Critique : Pars vite et reviens tard

Vincent Julé | 24 janvier 2007
Vincent Julé | 24 janvier 2007

A ma droite, un polar bien écrit et bien ficelé de l'écrivaine Fred Vargas, adepte du« rompol » comme elle aime le définir, à savoir le roman policier situé exclusivement à Paris et sans sexe ni sang. A ma gauche, Régis Wargnier, un réalisateur toujours ambitieux, mais aussi souvent rattrapé par la sanction du public, à l'instar de sa fresque et méga production internationale Man to Man, et de la critique, pour qui il n'est qu'un des représentants du « cinéma de papa ». La première s'est dissociée du projet dès le début, ne voulant même pas jeter un œil au script final par « peur de tomber sur un mot qui ne m'arrange pas, je vais alors vous emmerder là-dessus alors qu'il est juste fait pour faire des images, mais bon vent ! ». Le second, en plus de réaliser un rêve de gosse et en fait un film de genre, saisit avec cette commande l'occasion d'un possible retour en grâce, du moins au box-office. Entre les deux, les joies toujours exquises de l'adaptation avec des modifications, des coupes au début, à la fin, au milieu. Mais l'essentiel est soi-disant là, ainsi que l'ombre d'ailleurs, pesante et maléfique, de Jean-Christophe Grangé – oui, bien sûr, Les Rivières Pourpres, Le Concile de Pierre ou L'empire des loups, mais aussi le scénario de Vidocq.
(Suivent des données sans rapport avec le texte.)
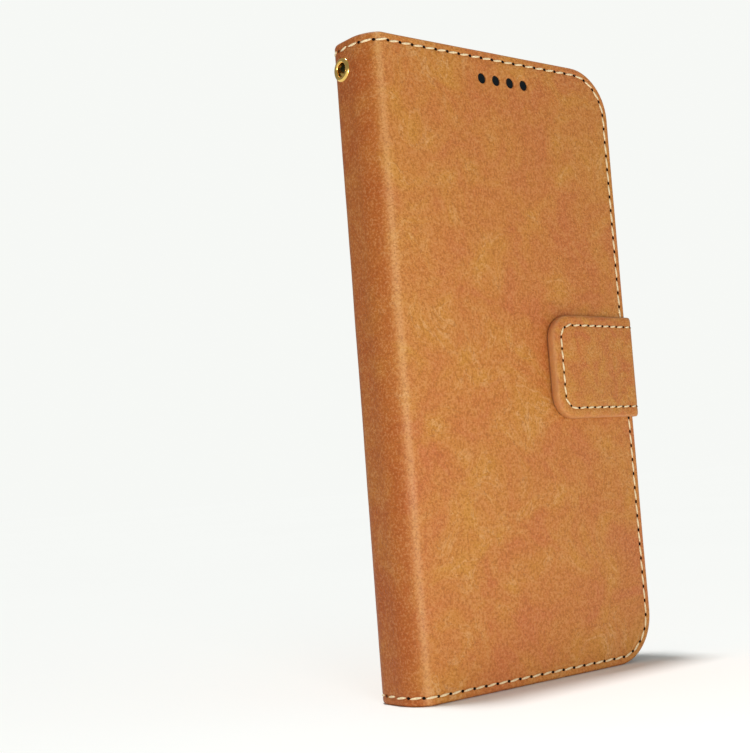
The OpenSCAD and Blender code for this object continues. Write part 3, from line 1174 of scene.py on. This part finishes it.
@dataclass
class Strap:
    """The closing strap: a padded tab with a magnet, and the band that runs round the free edge."""

    wardrobe: Wardrobe
    stitching: Stitching
    sizes: CaseSizes = field(default_factory=CaseSizes)
    low: float = node_box("strap_tab_skin")[0].z
    high: float = node_box("strap_tab_skin")[1].z
    tip: float = node_box("strap_tab_skin")[0].x
    face: float = node_box("strap_tab_skin")[0].y
    outside: float = node_box("strap_band_skin")[1].x - 0.3
    tab_corner: float = 6.5
    fold: float = 2.6
    slope: float = 1.7
    tab_thick: float = 3.2
    band_thick: float = 1.35
    root: float = 7.4
    seam_inset: float = 2.8
    thread_depth: float = 0.16
    split_y: float = -2.5

    FOLD_BEND = ((0.0430, -0.0076, 0), (0.0386, -0.0110, 0))
    ROOT_BEND = ((0.0423, 0.0080, 0), (0.0423, 0.0040, 0))
    OUTER = (
        (4.0, 0.0), (3.5, 0.02), (3.2, 0.08), (2.98, 0.18), (2.8, 0.22), (2.62, 0.18), (2.35, 0.07),
        (2.0, 0.0), (1.3, 0.0), (0.9, 0.06), (0.55, 0.2), (0.25, 0.45), (0.07, 0.75), (0.0, 1.1),
        (0.0, 1.9), (0.04, 2.3), (0.16, 2.52), (0.36, 2.6), (4.0, 2.6),
    )
    LINING = (
        (4.0, 2.62), (0.6, 2.62), (0.42, 2.66), (0.36, 2.8), (0.38, 2.98), (0.5, 3.12), (0.8, 3.2),
        (2.35, 3.2), (2.62, 3.13), (2.8, 3.1), (2.98, 3.13), (3.2, 3.2), (3.9, 3.2),
    )

    def course(self) -> Course:
        """The outer face's path, from the tab's tip round the fold to the root under the back."""
        turn_x = self.outside - self.fold
        turn_y = self.face + self.slope + self.fold
        fold = arc_points(turn_x, turn_y, self.fold, -90, 0, 12)
        ease = [
            (self.outside - 1.6 * smooth(k / 12), self.root - 6.0 + 6.0 * (k / 12)) for k in range(13)
        ]
        marks = [self.tip + (turn_x - self.tip) * k / 16 for k in range(16)]
        rise = [(x, self.face + self.slope * self.taper(x)) for x in marks]
        return Course([*rise, *fold, *ease], 1)

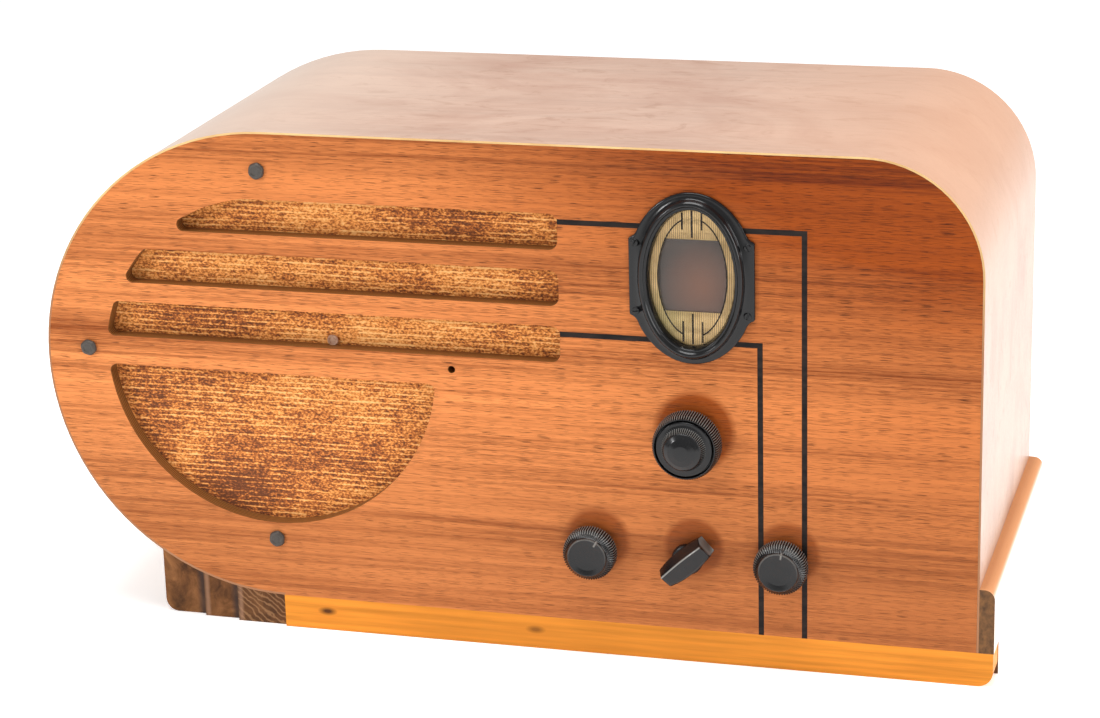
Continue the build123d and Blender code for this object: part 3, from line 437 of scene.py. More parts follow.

Toujours est-il qu'avec son postulat de signes énigmatiques sur les portes, de mort noire et d'apocalypse, le film part vite et bien pour tout fanboy en mal de complots planétaires et religieux, et donc de Alias, Da Vinci Code, Chevaliers de Baphomet, etc. Sauf qu'après avoir montré deux pauvres morts, trois fils d'attente à la pharmacie et le port du masque respiratoire à la japonaise obligatoire, le récit, tel un entonnoir, se resserre irrémédiablement autour d'une place parisienne, une poignée de personnages, et autant de suspects, avant le pétard mouillé. D'ailleurs au fameux jeu du whodunnit, le film fait très fort, puisqu'il suffit de lire les noms au générique, et de se demander après une heure, pourquoi untel n'est pas, ou si peu, apparu à l'écran. Mieux, alors que José Garcia, toujours pas remis de La Boîte noire, traverse le film de part en part, suivi de près par ce cabotin de Lucas Belvaux, un autre acteur, inconnu mais sûrement crédité, traverse le champ pour une scène aussi mémorable que symbolique de ce qui se joue à l'écran. Lors d'une perquisition chez une victime, une équipe de policiers s'affaire à relever les empreintes, à mettre les scellés et à embarquer le matos informatique, et c'est là qu'il arrive… une imprimante à la main, toutes feuilles dehors. L'unité centrale je veux bien, mais pourquoi l'imprimante ?! Ce genre de perles qui émaillent le film avec autant de sérieux sur le fond, que de paresse sur la forme, finit par faire de ce Pars vite, j'ai une course à faire, attention au gaz, le courrier est chez la voisine et reviens pas trop tard, une succulente comédie involontaire.